I would like to nominate:
Beautiful Girls
The 25th hour
Summer of Sam (Does John Leguizamo count as an A-lister?)
Wicker Man (Nick Cage Version)
Made in Manhattan
Nights in Rodanthe
About Schmidt
It’s Complicated
Now and Then
Mirrors
A perfect list of crap.
I just watched Committed (the one from 2000 with Heather Graham and Luke Wilson) the other night, and it was so unbearable that I could not, in good conscience, NOT suggest it. So there’s my nomination.
How about Return To Me. One of the only movies I ever walked out on.
I would like to nominate Surrogates. Bruce Willis with a silly stylish reddish blonde comb over that looks nothing like he really did when he was younger. Some of the scenes with the robots actually look like video game cutscenes and he did not shoot down one freakin’ helicopter with a taxi, very disappointing.
Also and I about 28-ish days early for Netflix rule but The American with Mr. Clooney. Talk about your less ambitous films. The only good part was when the The End FINALLY came on the screen.
Nominations:
For best singer in a musical: Pierce Brosnan in Mamma Mia!
For best William Shatner performance in a sequel:
American Psycho 2 or Miss Congeniality 2
Best Jim Carrey Movie:
Fun with Dick and Jane
Sheeeit. Doubt anyone will read this but I was surfing through netflix and was reminded of Formula 51.
View From the Top… sorry if it has been reviewed before. I wouldn’t be surprised.
“Closer” with Julia Roberts and Natalie Portman. It has a stellar cast and a great director (Mike Nichols), and yet it is a huge bag of shit.
I was subjected to this on an airplane last week – the most vapid and shallow and positively dreadful thing I had ever seen.

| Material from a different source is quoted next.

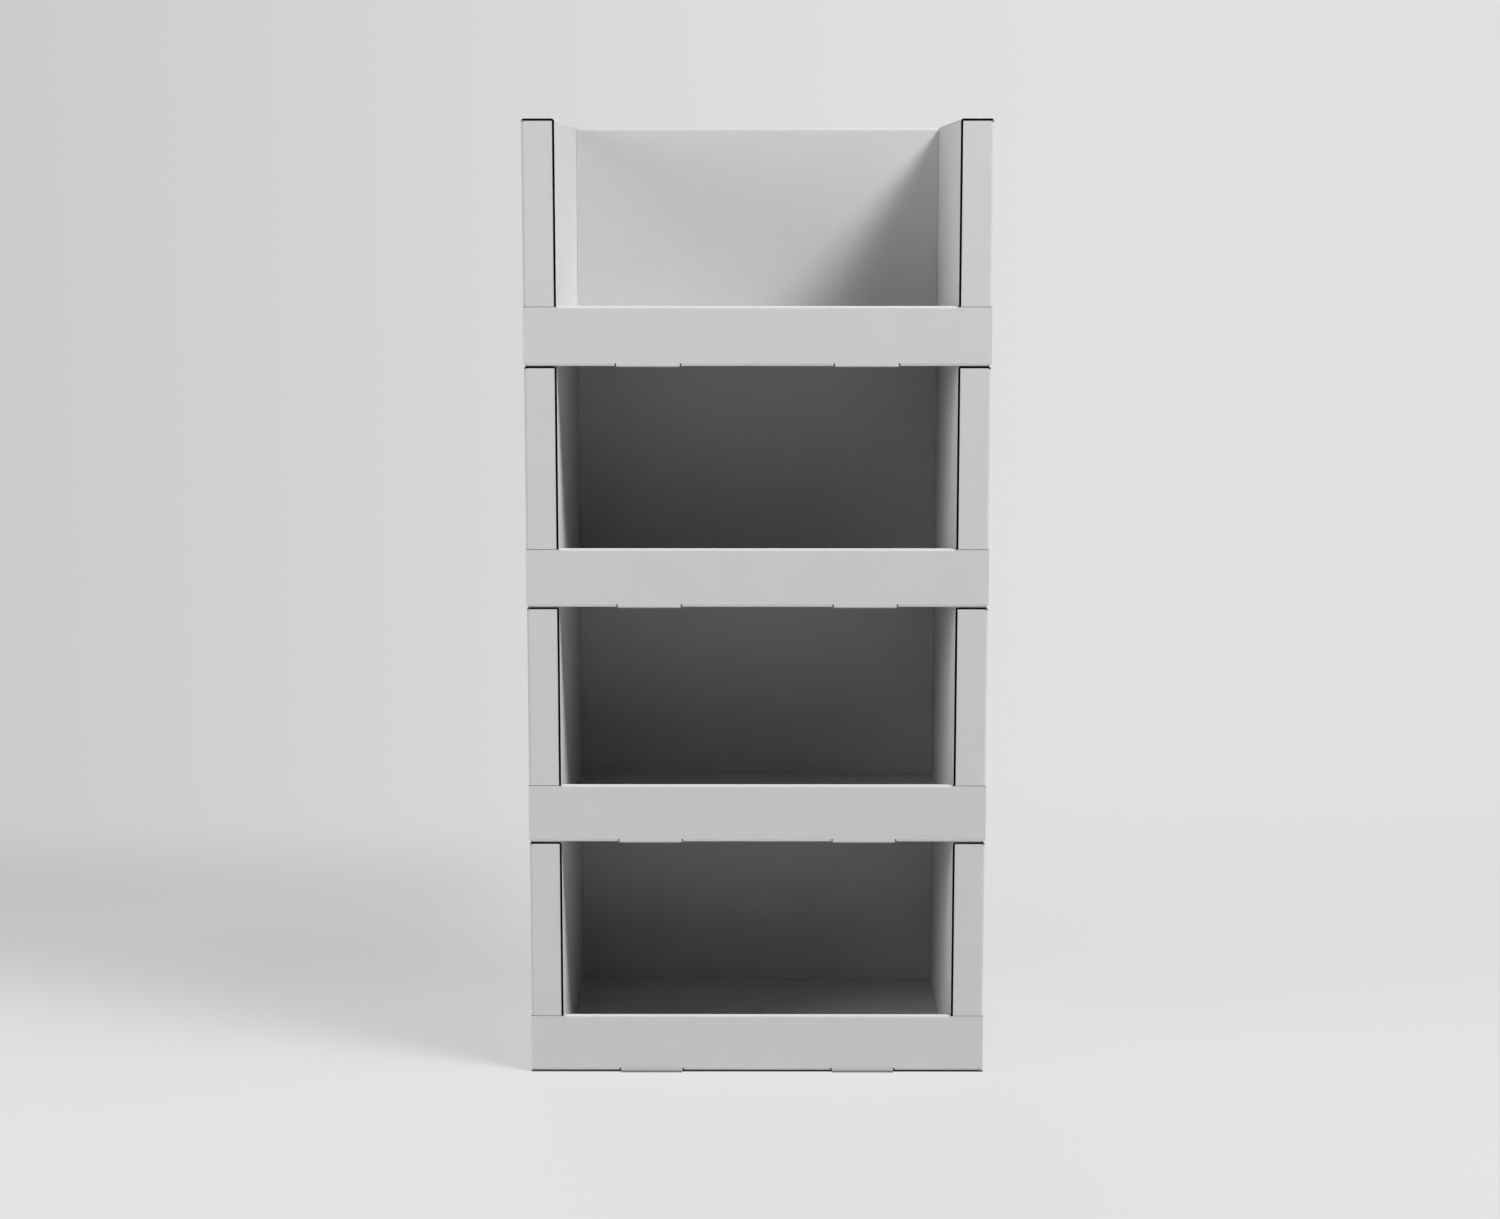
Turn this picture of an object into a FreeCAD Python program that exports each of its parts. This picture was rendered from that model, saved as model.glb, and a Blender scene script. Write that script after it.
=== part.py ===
import FreeCAD, Part
import os
import re

# Floor display stand: four alike trays of white-lined corrugated board, stacked on one another.
# Each tray is folded from one die-cut blank: a base, a low rolled-over front lip, a high rolled-over
# back wall, and a hollow column down each side that carries the tray above on its flat ledge.
# Millimetres. The origin is on the floor under the middle of the stand, with X to the right,
# Y towards the back and Z up. A tray is drawn with the underside of its base at Z = 0.

SIZES = {
    "tray_width": 400,         # across the front panel
    "tray_depth": 285,         # from the front panel to the back panel, outside
    "tray_height": 208.15,     # from the underside of one tray to the underside of the next
    "board": 1.8,              # thickness of the corrugated board
    "fold_inner": 0.6,         # inside radius of every fold
    "side_inset": 0.4,         # how far the sides stand in from the ends of the front panel
    "column_width": 28.2,      # across a hollow side column, outside
    "lip_height": 50.9,        # from the underside to the top of the front lip
    "rim_flat": 0.2,           # flat stretch between the two folds of a rolled-over rim
    "strip_gap": 0.4,          # between the front panel's cut edge and the column front above it
    "lap_gap": 0.2,            # between two layers of board that lie against each other
    "foot_drop": 0.9,          # how far the feet reach below the base
    "foot_clearance": 0.3,     # between a back foot and the rim of the tray below
    "tab_width": 54.5,         # a foot, and the locking tab behind it
    "tab_offset": 93.5,        # from the middle of the tray to the middle of a foot
    "notch_width": 1.2,        # relief cut at each end of a foot
    "slot_clearance": 0.2,     # round a locking tab in its slot
    "side_tab_width": 50,      # a locking tab under an inner side panel
    "side_tab_spacing": 140,   # between the two locking tabs of one side
    "flap_clearance": 2,       # between the end of a glue flap and the inner side panel
}
TRAY_NAMES = ("bottom_tray", "second_tray", "third_tray", "top_tray")

# Lengths worked out from the sizes, as formulas in the sheet's own words
FOLD = "(board + fold_inner)"                            # outside radius of a fold
RIM = f"(2 * {FOLD} + rim_flat)"                         # thickness of a rolled-over wall
HALF_WIDTH = "(tray_width / 2)"
HALF_DEPTH = "(tray_depth / 2)"
SIDE = "(tray_width / 2 - side_inset)"                   # outer face of a side, from the middle
COLUMN_FACE = f"({SIDE} - column_width)"                 # face of a column towards the goods
RIM_END = f"({COLUMN_FACE} - lap_gap)"                   # end of a rolled-over rim
BEHIND = "(board + lap_gap)"                             # depth at which a second layer starts
HOLLOW = "(column_width - board)"                        # depth of a column's hollow from its side
LEDGE_UNDERSIDE = "(tray_height - board)"
COLUMN_TOP_FOLD = f"(tray_height - {FOLD})"
LIP_CUT = "(lip_height - board / 2)"                     # a cut edge lies half a board below a fold
STRIP_BOTTOM = f"({LIP_CUT} + strip_gap)"
BACK_HEIGHT = "(tray_height - foot_drop - foot_clearance)"
SLOT_HALF = "(tab_width / 2 + notch_width)"
NOTHING = "0"

AXES = "xyz"
UNIT = (FreeCAD.Vector(1, 0, 0), FreeCAD.Vector(0, 1, 0), FreeCAD.Vector(0, 0, 1))
QUARTER_TURN = 90
QUARTERS = {(1, 1): 0, (-1, 1): 1, (-1, -1): 2, (1, -1): 3}   # which way a fold's outside points
FRONT, BACK = -1, 1
LEFT, RIGHT = -1, 1

doc = FreeCAD.newDocument("display_stand")
sheet = doc.addObject("Spreadsheet::Sheet", "sizes")
for row, (alias, size) in enumerate(SIZES.items(), start=1):
    sheet.set(f"A{row}", alias)
    sheet.set(f"B{row}", str(size))
    sheet.setAlias(f"B{row}", alias)
doc.recompute()


def bind(piece, property_name, formula):
    """Tie a property to a formula whose words are all names from the sheet."""
    piece.setExpression(property_name, re.sub("[a-z_]+", r"sizes.\g<0>", formula))


def inward(sign, outer, near, far):
    """Span between two depths, measured inwards from the outer face on one side of the middle."""
    if sign < 0:
        return f"{near} - {outer}", f"{far} - {outer}"
    return f"{outer} - {far}", f"{outer} - {near}"


def about(sign, middle, half):
    """Span of a width centred to the left or the right of the middle."""
    centre = f"{sign} * {middle}"
    return f"{centre} - {half}", f"{centre} + {half}"


def panel(name, x, y, z):
    """Flat stretch of board, or a cut through one, between two planes on each axis."""
    box = doc.addObject("Part::Box", name)
    for side, axis, (low, high) in zip(("Length", "Width", "Height"), AXES, (x, y, z)):
        bind(box, side, f"{high} - ({low})")
        bind(box, f"Placement.Base.{axis}", low)
    return box


def fold(name, along, span, **corner):
    """Quarter turn of board along one axis; each cross axis gives its centre and outward sign."""
    turn = AXES.index(along)
    first, second = (turn + 1) % 3, (turn + 2) % 3
    quarter = QUARTERS[corner[AXES[first]][1], corner[AXES[second]][1]]
    rotation = FreeCAD.Rotation(UNIT[first], UNIT[second], UNIT[turn], "ZXY")
    rotation = rotation * FreeCAD.Rotation(UNIT[2], quarter * QUARTER_TURN)
    rounds = []
    for layer, radius in (("outside", FOLD), ("inside", "fold_inner")):
        round_bar = doc.addObject("Part::Cylinder", f"{name}_{layer}")
        round_bar.Angle = QUARTER_TURN
        round_bar.Placement = FreeCAD.Placement(FreeCAD.Vector(), rotation)
        bind(round_bar, "Radius", radius)
        bind(round_bar, "Height", f"{span[1]} - ({span[0]})")
        bind(round_bar, f"Placement.Base.{along}", span[0])
        for axis, (centre, _) in corner.items():
            bind(round_bar, f"Placement.Base.{axis}", centre)
        rounds.append(round_bar)
    bend = doc.addObject("Part::Cut", name)
    bend.Base, bend.Tool = rounds
    return bend


def corner_of(sign, outer, depth):
    """Centre of a fold at a depth in from an outer face, with its outside towards that face."""
    return f"{sign} * ({outer} - {depth})", sign


def base():
    """Base panel with the slots that take the locking tabs of the walls and the columns."""
    middle = f"({SIDE} - {FOLD})"
    end = f"({HALF_DEPTH} - {FOLD})"
    floor = panel("base_floor", (f"-{middle}", middle), (f"-{end}", end), (NOTHING, "board"))
    through = ("-board", "2 * board")
    slots = []
    for side in (LEFT, RIGHT):
        for wall in (FRONT, BACK):
            wide = about(side, "tab_offset", SLOT_HALF)
            deep = inward(wall, HALF_DEPTH, NOTHING, f"({RIM} + slot_clearance)")
            slots.append(panel("wall_slot", wide, deep, through))
            wide = inward(side, SIDE, f"({HOLLOW} - slot_clearance)", "(column_width + slot_clearance)")
            deep = about(wall, "side_tab_spacing / 2", "(side_tab_width / 2 + slot_clearance)")
            slots.append(panel("column_slot", wide, deep, through))
    cuts = doc.addObject("Part::MultiFuse", "base_slots")
    cuts.Shapes = slots
    slotted = doc.addObject("Part::Cut", "base")
    slotted.Base, slotted.Tool = floor, cuts
    return [slotted]


def rolled_wall(name, wall, height):
    """Front or back wall: an outer panel, a rim folded over twice and an inner panel with tabs."""
    outer = inward(wall, HALF_DEPTH, NOTHING, "board")
    inner = inward(wall, HALF_DEPTH, f"({RIM} - board)", RIM)
    rim_flat = inward(wall, HALF_DEPTH, FOLD, f"({RIM} - {FOLD})")
    rim_span = (f"-{RIM_END}", RIM_END)
    crease_end = f"({SIDE} - {FOLD})"
    foot_gap = f"(tab_offset - {SLOT_HALF})"
    top_fold = f"({height} - {FOLD})"
    cut_top = f"({height} - board / 2)"
    base_crease = {"y": corner_of(wall, HALF_DEPTH, FOLD), "z": (FOLD, -1)}
    inner_top = corner_of(wall, HALF_DEPTH, f"({RIM} - {FOLD})")[0], -wall
    pieces = [
        panel(f"{name}_panel", (f"-{HALF_WIDTH}", HALF_WIDTH), outer, (FOLD, top_fold)),
        fold(f"{name}_crease", "x", (f"-{foot_gap}", foot_gap), **base_crease),
        fold(f"{name}_rim_outer_fold", "x", rim_span, y=corner_of(wall, HALF_DEPTH, FOLD), z=(top_fold, 1)),
        panel(f"{name}_rim", rim_span, rim_flat, (f"{height} - board", height)),
        fold(f"{name}_rim_inner_fold", "x", rim_span, y=inner_top, z=(top_fold, 1)),
        panel(f"{name}_inner_panel", rim_span, inner, (BEHIND, top_fold)),
    ]
    for side in (LEFT, RIGHT):
        crease = inward(side, crease_end, NOTHING, f"({crease_end} - tab_offset - {SLOT_HALF})")
        tab = about(side, "tab_offset", "tab_width / 2")
        corner = inward(side, HALF_WIDTH, NOTHING, f"({HALF_WIDTH} - {crease_end} - lap_gap)")
        shoulder = inward(side, HALF_WIDTH, NOTHING, f"({HALF_WIDTH} - {COLUMN_FACE})")
        pieces += [
            fold(f"{name}_crease_end", "x", crease, **base_crease),
            panel(f"{name}_foot", tab, outer, ("-foot_drop", FOLD)),
            panel(f"{name}_tab", tab, inner, ("lap_gap", BEHIND)),
            panel(f"{name}_corner", corner, outer, ("board / 2", FOLD)),
            panel(f"{name}_shoulder", shoulder, outer, (top_fold, cut_top)),
        ]
    return pieces


def column(name, side):
    """Hollow side column: outer panel, ledge and inner panel, with the flaps that close its ends."""
    panel_end = f"({HALF_DEPTH} - {BEHIND} - {FOLD})"
    ledge_end = f"{HALF_DEPTH} - {BEHIND}"
    whole = (f"-{panel_end}", panel_end)
    ledge_span = (f"-{HALF_DEPTH}", ledge_end)
    outer = inward(side, SIDE, NOTHING, "board")
    inner = inward(side, SIDE, HOLLOW, "column_width")
    ledge = inward(side, SIDE, FOLD, f"(column_width - {FOLD})")
    strip = inward(side, SIDE, FOLD, f"({HOLLOW} - lap_gap)")
    flap = inward(side, SIDE, FOLD, f"({HOLLOW} - flap_clearance)")
    x_outer = corner_of(side, SIDE, FOLD)
    x_inner = corner_of(side, SIDE, f"(column_width - {FOLD})")[0], -side
    tall = (STRIP_BOTTOM, COLUMN_TOP_FOLD)
    fold_end = f"({COLUMN_TOP_FOLD} - lap_gap)"
    flap_foot = f"({FOLD} + lap_gap)"
    pieces = [
        fold(f"{name}_base_crease", "y", whole, x=x_outer, z=(FOLD, -1)),
        panel(f"{name}_outer_panel", outer, whole, (FOLD, COLUMN_TOP_FOLD)),
        panel(f"{name}_outer_front", outer, inward(FRONT, HALF_DEPTH, FOLD, f"({BEHIND} + {FOLD})"), tall),
        fold(f"{name}_outer_top_fold", "y", ledge_span, x=x_outer, z=(COLUMN_TOP_FOLD, 1)),
        panel(f"{name}_ledge", ledge, ledge_span, (LEDGE_UNDERSIDE, "tray_height")),
        fold(f"{name}_inner_top_fold", "y", ledge_span, x=x_inner, z=(COLUMN_TOP_FOLD, 1)),
        panel(f"{name}_inner_panel", inner, (f"-({ledge_end})", ledge_end), (BEHIND, COLUMN_TOP_FOLD)),
        panel(f"{name}_inner_front", inner, inward(FRONT, HALF_DEPTH, NOTHING, BEHIND), tall),
        fold(f"{name}_strip_fold", "z", (STRIP_BOTTOM, fold_end), x=x_outer,
             y=corner_of(FRONT, HALF_DEPTH, FOLD)),
        panel(f"{name}_strip", strip, inward(FRONT, HALF_DEPTH, NOTHING, "board"),
              (STRIP_BOTTOM, f"{LEDGE_UNDERSIDE} - lap_gap")),
    ]
    flap_tops = {FRONT: (f"{LIP_CUT} - lap_gap",) * 2, BACK: (fold_end, f"{LEDGE_UNDERSIDE} - lap_gap")}
    for wall, (bend_top, flap_top) in flap_tops.items():
        behind = inward(wall, HALF_DEPTH, BEHIND, f"({BEHIND} + board)")
        bend = corner_of(wall, HALF_DEPTH, f"({BEHIND} + {FOLD})")
        tab = about(wall, "side_tab_spacing / 2", "side_tab_width / 2")
        pieces += [
            fold(f"{name}_glue_fold", "z", (flap_foot, bend_top), x=x_outer, y=bend),
            panel(f"{name}_glue_flap", flap, behind, (flap_foot, flap_top)),
            panel(f"{name}_tab", inner, tab, ("lap_gap", BEHIND)),
        ]
    return pieces


def stack(blank):
    """One tray on top of the other, each standing on the ledges of the tray below."""
    trays = []
    for level, name in enumerate(TRAY_NAMES):
        tray = doc.addObject("Part::Refine", name)
        tray.Source = blank
        tray.Label = name
        bind(tray, "Placement.Base.z", f"foot_drop + {level} * tray_height")
        trays.append(tray)
    return trays


folded_tray = doc.addObject("Part::MultiFuse", "folded_tray")
folded_tray.Shapes = (
    base()
    + rolled_wall("lip", FRONT, "lip_height")
    + rolled_wall("back", BACK, BACK_HEIGHT)
    + column("left", LEFT)
    + column("right", RIGHT)
)
trays = stack(folded_tray)
doc.recompute()

for piece in doc.Objects:
    if "Invalid" in piece.State or "Error" in piece.State:
        raise RuntimeError(f"{piece.Label} could not be built: {piece.State}")
for tray in trays:
    if tray.Shape.isNull() or not tray.Shape.isValid() or len(tray.Shape.Solids) != 1:
        raise RuntimeError(f"{tray.Label} is not one valid solid")

os.makedirs("parts", exist_ok=True)
for tray in trays:
    tray.Shape.exportStep(f"parts/{tray.Label}.step")
    box = tray.Shape.BoundBox
    print(f"{tray.Label}: {tray.Shape.Volume / 1000:.1f} cm3, z {box.ZMin:.2f} to {box.ZMax:.2f}")
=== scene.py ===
import math

import bmesh
import bpy
from mathutils import Matrix, Vector


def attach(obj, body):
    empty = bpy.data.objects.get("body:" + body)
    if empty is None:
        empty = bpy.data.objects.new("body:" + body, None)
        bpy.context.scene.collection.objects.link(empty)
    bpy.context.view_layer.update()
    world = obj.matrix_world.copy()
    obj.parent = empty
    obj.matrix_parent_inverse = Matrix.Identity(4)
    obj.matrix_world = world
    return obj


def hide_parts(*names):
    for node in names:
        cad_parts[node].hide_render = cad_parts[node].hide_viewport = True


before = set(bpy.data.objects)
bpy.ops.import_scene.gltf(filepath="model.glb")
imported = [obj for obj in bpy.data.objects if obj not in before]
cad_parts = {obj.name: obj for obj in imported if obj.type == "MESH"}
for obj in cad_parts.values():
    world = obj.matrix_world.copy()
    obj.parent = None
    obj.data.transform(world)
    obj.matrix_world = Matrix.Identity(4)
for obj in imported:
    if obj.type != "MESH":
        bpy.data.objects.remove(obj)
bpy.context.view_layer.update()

# Floor display stand: four alike trays of white-lined corrugated board, standing on one another.
# Each tray is drawn as a flat die-cut blank, in millimetres with its outside down, then scored,
# folded up and given the thickness of the board. U runs across the blank, V from front to back.

MM = 0.001
BOARD = 1.8                     # thickness of the board
BEND = 2.4                      # outside radius of a fold
SCORES = 8                      # strips that a fold is rounded in
TURN = math.radians(90) / SCORES
STRIP = 2 * BEND * math.sin(TURN / 2)
ARC = SCORES * STRIP            # width of a fold on the flat blank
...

This movie will END the Hunt, because I can’t imagine it gets worse than this.
Nine Months starring Julianne Moore, Hugh Grant, Tom Arnold, and Robin Williams.
Seriously Julianne Moore’s crying alone is the worst.
http://www.youtube.com/watch?v=d4uv0eD5Ufg
Management with Jennifer Aniston and Steve Zahn. One of the worst movies I’ve ever seen – http://www.imdb.com/title/tt1082853/
I would like to nominate Valentine’s Day. And can I preemptively nominate New Year’s Eve?